The Sichem Peace, which was seized about 20 nautical miles (37 km) from Escravos, was built in 2005 and sails under the flag of Singapore.
Its managers, EMS Ship Management, said it was "working with the relevant authorities and professional advisors, and doing everything possible to secure the timely and safe release of the crew members."
It added that the safety of the crew was its "absolute priority".
The ship, it said, was now 100 miles offshore, and under the control of the remaining crew.
Escravos is one of Nigeria's main oil complexes, including a gas-to-liquids project and export terminal.
Earlier, Mend said it had blown up a major oil pipeline belonging to US firm Chevron, and an oil well head operated by Royal Dutch Shell.

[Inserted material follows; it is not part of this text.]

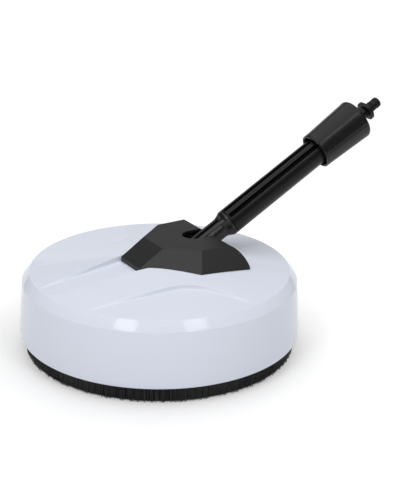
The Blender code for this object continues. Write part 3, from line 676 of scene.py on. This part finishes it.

The statement has not been verified and there has been no response from Chevron.
Last month Nigerian President Umaru Yar'Adua offered a 60-day amnesty to the militants of the Niger Delta, if they gave up their struggle.
But Mend says it will not disarm until the government releases one of its leaders, Henry Okah.
Mend says it wants the people of the Niger Delta to derive greater benefits from the region's oil.
But many criminal gangs have taken advantage of the lawlessness in the area.